|Micrograph showing a large B cell lymphoma. Field stain.|
B-cell lymphomas include both Hodgkin's lymphomas and most non-Hodgkin lymphomas. They are typically divided into low and high grade, typically corresponding to indolent (slow-growing) lymphomas and aggressive lymphomas, respectively. As a generalisation, indolent lymphomas respond to treatment and are kept under control (in remission) with long-term survival of many years, but are not cured. Aggressive lymphomas usually require intensive treatments, with some having a good prospect for a permanent cure.
Prognosis and treatment depends on the specific type of lymphoma as well as the stage and grade. Treatment includes radiation and chemotherapy. Early-stage indolent B-cell lymphomas can often be treated with radiation alone, with long-term non-recurrence. Early-stage aggressive disease is treated with chemotherapy and often radiation, with a 70-90% cure rate. Late-stage indolent lymphomas are sometimes left untreated and monitored until they progress. Late-stage aggressive disease is treated with chemotherapy, with cure rates of over 70%.
There are numerous kinds of lymphomas involving B cells. The most commonly used classification system is the WHO classification, a convergence of more than one, older classification systems.
Five account for nearly three out of four patients with non-Hodgkin lymphoma:
- Diffuse large B-cell lymphoma (DLBCL)
- Follicular lymphoma
- Marginal zone B-cell lymphoma (MZL) or Mucosa-Associated Lymphatic Tissue lymphoma (MALT)
- Small lymphocytic lymphoma (also known as chronic lymphocytic leukemia, CLL
- Mantle cell lymphoma (MCL)
The remaining forms are much less common:
- DLBCL variants or sub-types of
- Primary mediastinal (thymic) large B cell lymphoma
- T cell/histiocyte-rich large B-cell lymphoma
- Primary cutaneous diffuse large B-cell lymphoma, leg type (Primary cutaneous DLBCL, leg type)
- EBV positive diffuse large B-cell lymphoma of the elderly
- Diffuse large B-cell lymphoma associated with inflammation
- Burkitt's lymphoma
- Lymphoplasmacytic lymphoma, which may manifest as Waldenström's macroglobulinemia
- Nodal marginal zone B cell lymphoma (NMZL)
- Splenic marginal zone lymphoma (SMZL)
- Intravascular large B-cell lymphoma
- Primary effusion lymphoma
- Lymphomatoid granulomatosis
- Primary central nervous system lymphoma
- ALK-positive large B-cell lymphoma
- Plasmablastic lymphoma
- Large B-cell lymphoma arising in HHV8-associated multicentric Castleman's disease
- B-cell lymphoma, unclassifiable with features intermediate between diffuse large B-cell lymphoma and Burkitt lymphoma
- B-cell lymphoma, unclassifiable with features intermediate between diffuse large B-cell lymphoma and classical Hodgkin lymphoma
Additionally, some researchers separate out lymphomas that appear to result from other immune system disorders, such as AIDS-related lymphoma.
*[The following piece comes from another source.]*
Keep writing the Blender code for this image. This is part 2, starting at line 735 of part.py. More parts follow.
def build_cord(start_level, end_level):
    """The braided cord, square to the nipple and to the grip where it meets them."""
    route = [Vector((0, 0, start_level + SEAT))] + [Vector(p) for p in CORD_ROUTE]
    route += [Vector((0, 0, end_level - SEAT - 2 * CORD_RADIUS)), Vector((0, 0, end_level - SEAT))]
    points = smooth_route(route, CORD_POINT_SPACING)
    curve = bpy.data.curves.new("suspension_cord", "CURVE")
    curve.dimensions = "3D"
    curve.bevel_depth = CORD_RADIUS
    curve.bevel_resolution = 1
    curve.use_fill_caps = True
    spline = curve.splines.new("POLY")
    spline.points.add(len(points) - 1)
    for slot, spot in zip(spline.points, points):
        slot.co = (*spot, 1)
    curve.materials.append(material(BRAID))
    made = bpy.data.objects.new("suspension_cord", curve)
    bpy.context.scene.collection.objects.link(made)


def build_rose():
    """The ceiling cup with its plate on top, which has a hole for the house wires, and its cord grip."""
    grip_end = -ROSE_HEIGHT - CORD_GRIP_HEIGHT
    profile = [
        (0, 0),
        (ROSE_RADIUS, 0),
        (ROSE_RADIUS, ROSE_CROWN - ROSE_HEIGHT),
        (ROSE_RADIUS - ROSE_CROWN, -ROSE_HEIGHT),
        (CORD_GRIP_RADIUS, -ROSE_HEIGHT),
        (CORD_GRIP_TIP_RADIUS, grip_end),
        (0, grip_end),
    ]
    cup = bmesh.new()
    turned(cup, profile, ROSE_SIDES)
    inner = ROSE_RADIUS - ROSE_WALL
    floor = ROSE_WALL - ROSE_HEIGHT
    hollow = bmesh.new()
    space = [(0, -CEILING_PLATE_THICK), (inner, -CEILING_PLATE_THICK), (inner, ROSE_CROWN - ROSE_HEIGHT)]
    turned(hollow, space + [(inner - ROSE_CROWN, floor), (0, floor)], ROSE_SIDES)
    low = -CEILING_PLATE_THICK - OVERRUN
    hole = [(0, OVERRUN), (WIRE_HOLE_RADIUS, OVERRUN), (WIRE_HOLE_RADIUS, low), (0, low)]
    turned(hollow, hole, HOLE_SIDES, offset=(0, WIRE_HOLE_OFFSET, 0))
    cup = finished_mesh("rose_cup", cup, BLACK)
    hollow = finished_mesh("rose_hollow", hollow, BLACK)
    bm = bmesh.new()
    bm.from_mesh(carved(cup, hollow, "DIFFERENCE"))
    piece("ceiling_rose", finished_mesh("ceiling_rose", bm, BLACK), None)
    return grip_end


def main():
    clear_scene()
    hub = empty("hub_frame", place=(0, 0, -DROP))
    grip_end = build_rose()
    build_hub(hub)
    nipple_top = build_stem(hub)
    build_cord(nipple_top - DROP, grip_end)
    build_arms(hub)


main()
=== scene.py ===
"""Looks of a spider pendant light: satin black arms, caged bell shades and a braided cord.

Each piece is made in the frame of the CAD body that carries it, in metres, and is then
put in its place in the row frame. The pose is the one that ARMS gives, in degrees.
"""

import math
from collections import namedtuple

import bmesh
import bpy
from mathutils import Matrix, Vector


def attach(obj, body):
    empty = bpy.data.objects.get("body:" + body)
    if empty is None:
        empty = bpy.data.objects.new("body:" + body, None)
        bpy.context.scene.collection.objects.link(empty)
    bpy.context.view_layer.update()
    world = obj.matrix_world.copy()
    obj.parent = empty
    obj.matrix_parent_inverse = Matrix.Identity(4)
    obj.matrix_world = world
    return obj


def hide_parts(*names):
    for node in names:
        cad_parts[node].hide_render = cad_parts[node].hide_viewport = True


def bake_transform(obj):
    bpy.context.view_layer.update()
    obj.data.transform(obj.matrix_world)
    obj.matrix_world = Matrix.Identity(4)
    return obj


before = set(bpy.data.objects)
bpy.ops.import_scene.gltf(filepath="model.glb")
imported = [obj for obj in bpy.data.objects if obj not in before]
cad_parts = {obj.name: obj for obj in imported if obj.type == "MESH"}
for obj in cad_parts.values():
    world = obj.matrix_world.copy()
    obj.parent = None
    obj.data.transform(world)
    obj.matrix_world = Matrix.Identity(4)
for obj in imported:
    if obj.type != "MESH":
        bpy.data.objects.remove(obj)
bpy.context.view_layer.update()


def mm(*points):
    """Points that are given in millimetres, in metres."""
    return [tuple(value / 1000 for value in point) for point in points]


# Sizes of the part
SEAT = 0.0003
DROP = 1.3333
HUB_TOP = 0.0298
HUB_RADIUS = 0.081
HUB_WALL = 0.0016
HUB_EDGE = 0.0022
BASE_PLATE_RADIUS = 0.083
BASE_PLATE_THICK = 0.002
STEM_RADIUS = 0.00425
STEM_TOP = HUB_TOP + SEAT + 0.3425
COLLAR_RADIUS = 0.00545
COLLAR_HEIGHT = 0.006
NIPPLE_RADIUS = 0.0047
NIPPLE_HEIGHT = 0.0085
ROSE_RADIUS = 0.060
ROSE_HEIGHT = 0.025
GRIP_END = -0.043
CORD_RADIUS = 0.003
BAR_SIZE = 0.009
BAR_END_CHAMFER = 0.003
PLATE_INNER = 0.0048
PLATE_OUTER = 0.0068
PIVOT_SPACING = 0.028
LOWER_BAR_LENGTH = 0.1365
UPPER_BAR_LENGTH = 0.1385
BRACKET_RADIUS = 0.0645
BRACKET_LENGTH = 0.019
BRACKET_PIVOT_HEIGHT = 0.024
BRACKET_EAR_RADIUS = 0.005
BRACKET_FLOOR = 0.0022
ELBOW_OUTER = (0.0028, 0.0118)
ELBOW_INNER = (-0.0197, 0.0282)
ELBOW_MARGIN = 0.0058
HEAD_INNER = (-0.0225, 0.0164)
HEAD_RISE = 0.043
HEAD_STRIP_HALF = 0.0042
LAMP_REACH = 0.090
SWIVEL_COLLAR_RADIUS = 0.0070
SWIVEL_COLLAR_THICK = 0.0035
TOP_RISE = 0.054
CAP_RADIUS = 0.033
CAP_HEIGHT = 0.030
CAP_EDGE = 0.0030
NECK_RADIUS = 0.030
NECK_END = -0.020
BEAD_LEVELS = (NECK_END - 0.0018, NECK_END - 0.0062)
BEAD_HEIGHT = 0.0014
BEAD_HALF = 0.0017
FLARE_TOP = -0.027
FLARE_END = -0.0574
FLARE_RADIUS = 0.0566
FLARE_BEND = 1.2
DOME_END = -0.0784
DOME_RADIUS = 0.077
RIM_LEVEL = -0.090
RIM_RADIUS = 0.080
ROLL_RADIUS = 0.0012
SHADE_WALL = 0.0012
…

Associated chromosomal translocations
Chromosomal translocations involving the immunoglobulin heavy locus (IGH@) is a classic cytogenetic abnormality for many B-cell lymphomas, including follicular lymphoma, mantle cell lymphoma and Burkitt's lymphoma. In these cases, the immunoglobulin heavy locus forms a fusion protein with another protein that has pro-proliferative or anti-apoptotic abilities. The enhancer element of the immunoglobulin heavy locus, which normally functions to make B cells produce massive production of antibodies, now induces massive transcription of the fusion protein, resulting in excessive pro-proliferative or anti-apoptotic effects on the B cells containing the fusion protein.
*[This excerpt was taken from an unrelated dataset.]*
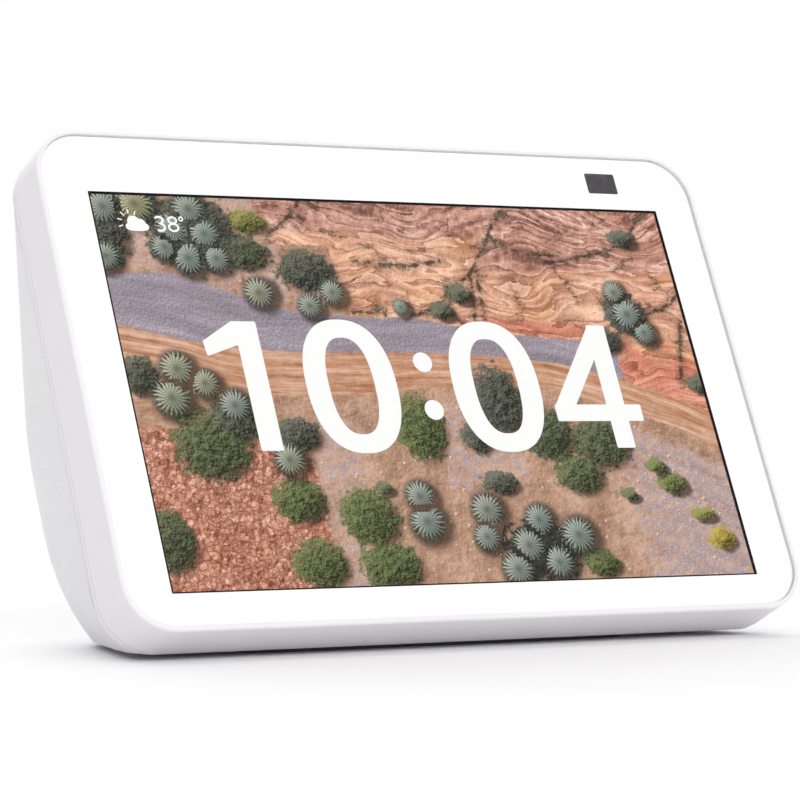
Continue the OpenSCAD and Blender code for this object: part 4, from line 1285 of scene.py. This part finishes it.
def dome_rings(inset, steps=44, edge_roll=False):
    """Rings of the dome from the screen's side to its far end."""
    half_w, half_h, radius, middle, depth = dome_section(0.0, inset)
    rim = [(x, depth, v + middle) for x, v in outline(half_w, half_h, radius, 14, 14)]
    rings = []
    roll = []
    lead = [(0.95, 0.08), (0.5, 0.12), (0.22, 0.3), (0.08, 0.6)] if edge_roll else []
    for extra, deep in lead:
        half_w, half_h, radius, middle, depth = dome_section(0.0, inset + extra)
        roll.append([(x, depth + deep, v + middle) for x, v in outline(half_w, half_h, radius, 14, 14)])
    first = 0.012 if edge_roll else 0.0
    for i in range(steps + 1):
        share = min(math.sin(math.pi / 2 * (first + (1 - first) * i / steps)), 0.9998)
        half_w, half_h, radius, middle, depth = dome_section(share, inset)
        rings.append([(x, depth, v + middle) for x, v in outline(half_w, half_h, radius, 14, 14)])
    return roll + pulled_tight(rings, rim)


def port_prism(extra, near, far, steps=8):
    """The inlet's recess as a prism running back."""
    ring = outline(15.5 + extra, 8.5 + extra, 5 + extra, steps)
    return loft([[(x, y, PORT_HEIGHT + z) for x, z in ring] for y in (near, far)])


class FabricOperator(bpy.types.Operator):
    """Stretched knit sleeve over the rear body"""

    bl_idname = "smart_display.fabric"
    bl_label = "Fabric cover"

    def execute(self, context):
        inset = 0.35
        rings = dome_rings(inset, edge_roll=True)
        points, faces = loft(rings, caps=False)
        last = (len(rings) - 1) * len(rings[0])
        faces.append(tuple(range(last, last + len(rings[0]))))
        obj = add_object("fabric_sleeve", (points, faces))
        flat = self.laid_flat(rings)
        tree = KDTree(len(points))
        for i, point in enumerate(points):
            tree.insert(on_panel(*point), i)
        tree.balance()
        knit = []
        for vertex in obj.data.vertices:
            knit += flat[tree.find(vertex.co)[1]]
        obj.data.attributes.new("knit", "FLOAT_VECTOR", "POINT").data.foreach_set("vector", knit)
        work = bmesh.new()
        work.from_mesh(obj.data)
        everything = work.verts[:] + work.edges[:] + work.faces[:]
        bmesh.ops.bisect_plane(work, geom=everything, plane_co=(0, 0, 1.6 * MM), plane_no=(0, 0, -1),
                               clear_outer=True)
        work.to_mesh(obj.data)
        work.free()
        thick = obj.modifiers.new("thick", "SOLIDIFY")
        thick.thickness = 1.0 * MM
        thick.offset = -1
        thick.use_even_offset = True
        settle(obj)
        carve(obj, port_prism(1.45, 41.5, 80), on_table)
        for vertex, kept in zip(obj.data.vertices, obj.data.attributes["knit"].data):
            if kept.vector.length < 1e-6:
                near, i, _ = tree.find(vertex.co)
                step = (vertex.co - near) / MM
                kept.vector = Vector(flat[i]) + Vector((step.dot(ACROSS), step.dot(UP), 0))
        hand_over(obj, "fabric_grey", replaces=["fabric_cover"], angle=50)
        return {"FINISHED"}

    @staticmethod
    def laid_flat(rings):
        """Where each point lies once the cloth is laid out flat from the middle of the dome's far end."""
        run = [0.0] * len(rings[0])
        after = None
        rows = []
        for ring in reversed(rings):
            middle = sum((Vector(point) for point in ring), Vector()) / len(ring)
            row = []
            for j, point in enumerate(ring):
                heading = Vector(point) - middle
                run[j] += (Vector(point) - Vector(after[j])).length if after else heading.length
                row.append((heading.x / heading.length * run[j], heading.z / heading.length * run[j], 0.0))
            after = ring
            rows = row + rows
        return rows


class RearOperator(bpy.types.Operator):
    """Power inlet with its recess, and the rubber foot"""

    bl_idname = "smart_display.rear"
    bl_label = "Inlet and foot"

    def execute(self, context):
        plate = add_object("inlet_plate", port_prism(1.3, PORT_FLOOR - 1.5, 80), on_table)
        carve(plate, port_prism(0.0, PORT_FLOOR, 90), on_table)
        carve(plate, spun([(0.02, 30), (3.95, 30), (3.95, 50), (0.02, 50)], (0, PORT_HEIGHT)), on_table)
        carve(plate, loft(dome_rings(0.55)), on_panel, "INTERSECT")
        round_edges(plate, 0.3, 3, 45)
        white = moulded("inlet_white_satin", settings()[1].frame_white, 0.45, grain=0.4, relief=0.03)
        hand_over(plate, "housing_grey", replaces=["port_plate"], material=white)

        bore = [(2.9, 29.2), (2.9, 39.7), (3.2, 40.0), (3.7, 40.0), (3.9, 39.8), (3.9, 29.2)]
        body = bevelled((-5, 24, PORT_HEIGHT - 6), (5, 29.3, PORT_HEIGHT + 6), 0.4)
        sleeve = bevelled((-5, 29.2, PORT_HEIGHT - 6), (5, 38.4, PORT_HEIGHT + 6), 0.4)
        jack = add_object("inlet_socket", joined(body, sleeve), on_table)
        carve(jack, spun([(0.02, 29.0), (3.4, 29.0), (3.4, 45), (0.02, 45)], (0, PORT_HEIGHT)), on_table)
        take_in(jack, add_object("ring", spun(bore, (0, PORT_HEIGHT)), on_table))
        hand_over(jack, "jack_black", replaces=["power_jack"])

        rings = []
        for radius, y in ((1.05, 29.05), (1.05, 39.0), (0.95, 39.3), (0.6, 39.47), (0.05, 39.5)):
            rings.append([(a, y, PORT_HEIGHT + b) for a, b in circle(radius, 24)])
        pin = add_object("inlet_pin", loft(rings), on_table)
        hand_over(pin, "pin_brass", replaces=["jack_pin"])

        rings = []
        for inset, z in ((0, 0.25), (0.12, 0.06), (0.35, 0), (5.65, 0), (5.88, 0.06), (6, 0.25),
                         (6, 0.85), (5.8, 0.99), (0.2, 0.99), (0, 0.85)):
            rings.append([(x, y, z) for x, y in outline(62 - inset, 30 - inset, 18 - inset, 16)])
        foot = add_object("rubber_ring", loft(rings, around=True), on_table)
        hand_over(foot, "foot_rubber", replaces=["rubber_foot"])
        return {"FINISHED"}


class InnerOperator(bpy.types.Operator):
    """Finishes for the pieces that keep their CAD shape"""

    bl_idname = "smart_display.inner"
    bl_label = "Inner pieces"

    def execute(self, context):
        slots = {part["node"]: part["material_slot"] for part in frame["record"]["subparts"]}
        for name, obj in frame["nodes"].items():
            if obj.hide_render:
                continue
            obj.data.materials.clear()
            obj.data.materials.append(finish_for(slots[name]))
        return {"FINISHED"}


OPERATORS = (
    StageOperator, FrontFrameOperator, GlassOperator, PictureOperator, ButtonsOperator, ShutterOperator,
    TrimOperator, FabricOperator, RearOperator, InnerOperator,
)


class DisplayPanel(bpy.types.Panel):
    """Lists the steps that build the display"""

    bl_idname = "VIEW3D_PT_smart_display"
    bl_label = "Smart display"
    bl_space_type = "VIEW_3D"
    bl_region_type = "UI"
    bl_category = "Smart display"

    def draw(self, context):
        for step in OPERATORS:
            self.layout.operator(step.bl_idname)
        for group in (context.scene.display_sizes, context.scene.display_colours):
            for name in group.bl_rna.properties.keys():
                if name not in ("rna_type", "name"):
                    self.layout.prop(group, name)


CLASSES = (DisplaySizes, DisplayColours, *OPERATORS, DisplayPanel)


def register():
    """Adds the classes and the scene's settings."""
    for item in CLASSES:
        bpy.utils.register_class(item)
    bpy.types.Scene.display_sizes = bpy.props.PointerProperty(type=DisplaySizes)
    bpy.types.Scene.display_colours = bpy.props.PointerProperty(type=DisplayColours)


def unregister():
    """Takes them away again."""
    del bpy.types.Scene.display_colours
    del bpy.types.Scene.display_sizes
    for item in reversed(CLASSES):
        bpy.utils.unregister_class(item)


def main():
    """Builds the whole display."""
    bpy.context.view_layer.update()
    register()
    for step in OPERATORS:
        category, name = step.bl_idname.split(".")
        getattr(getattr(bpy.ops, category), name)()


if __name__ == "__main__":
    main()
In Burkitt's lymphoma and mantle cell lymphoma, the other protein in the fusion is c-myc (on chromosome 8) and cyclin D1 (on chromosome 11), respectively, which gives the fusion protein pro-proliferative ability. In follicular lymphoma, the fused protein is Bcl-2 (on chromosome 18), which gives the fusion protein anti-apoptotic abilities.